Despite the anxiety, however, there is one Iron Bowl fact that should give Alabama fans some comfort.

Major upsets are rare.

Alabama has mostly avoided major Iron Bowl upsets in the last 50 years

Only twice in the last 50 years has Auburn beaten Alabama when the Tigers were underdogs by more than four points. As things stand on Sunday morning, the Crimson Tide is a 4.5-point favorite for next week's game, according to FanDuel.

Those games were in 2013 and 2017, against Auburn teams that are much better than the current iteration that Alabama will face at Jordan-Hare this season. The 2013 Tigers won the SEC Championship and came within one final drive of beating Florida State to win the National Championship. The 2017 Tigers made the SEC Championship Game before getting thumped by Georgia.

The closest example to a major "upset" in recent Iron Bowl history in terms of records for the two teams was in 2019. Alabama was only a 3.5-point favorite, but game into Jordan-Hare at 10-1 against a 7-4 Auburn team. Of course, the Crimson Tide was without star QB Tua Tagovailoa, who suffered a season-ending injury two weeks before in a win over Mississippi State.

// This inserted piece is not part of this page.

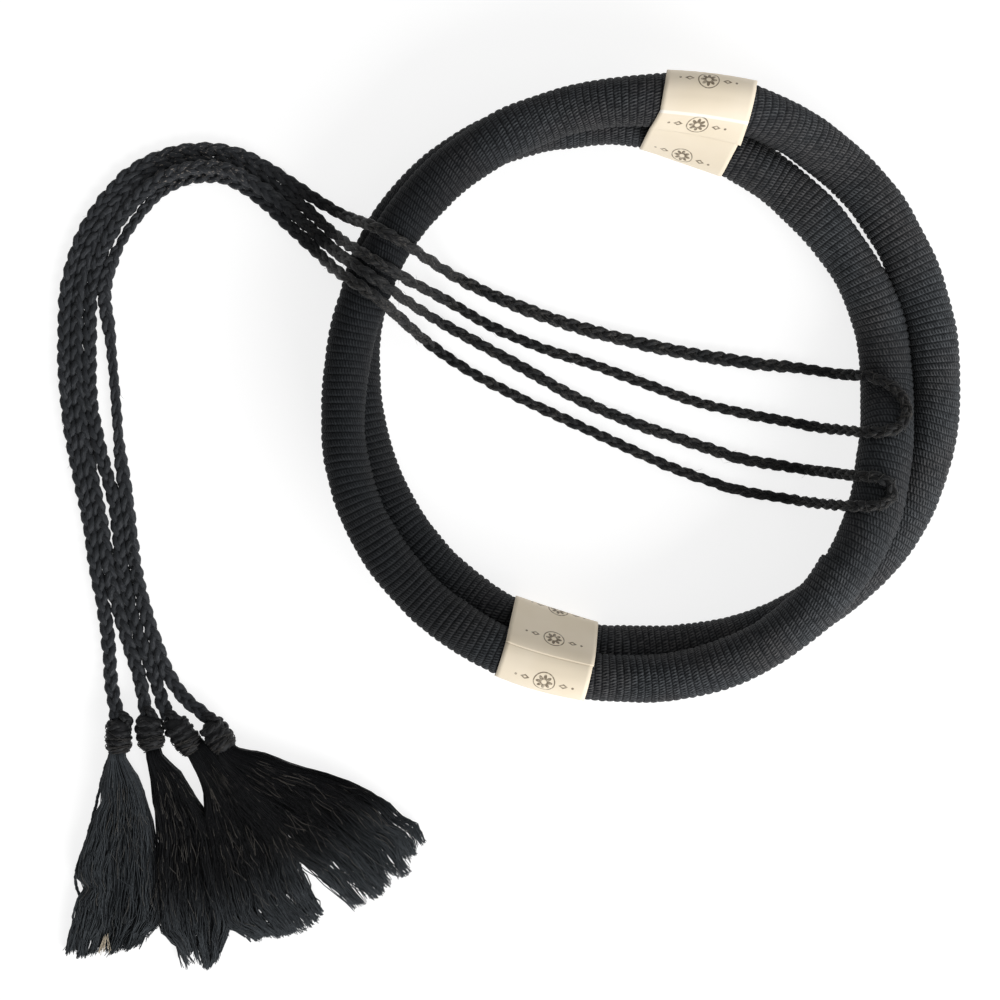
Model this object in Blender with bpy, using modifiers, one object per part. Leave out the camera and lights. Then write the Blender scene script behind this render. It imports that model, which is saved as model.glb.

Alabama lost the game by three points, thanks to two pick-sixes thrown by Mac Jones and a, gulp, short chip shot field goal missed by a shaky kicker.

It's gut-check time for Kalen DeBoer, Ty Simpson, and Alabama. A win gets Alabama into the SEC Championship Game and likely punches the Tide's ticket to the College Football Playoff. A loss would not only constitute a rare major upset, but would clinch a disheartening November collapse that keeps Alabama sitting at home - again - during the playoff.

(Information was used from Creg Stephenson's Top 10 Iron Bowl upsets article on AL.com from last year.)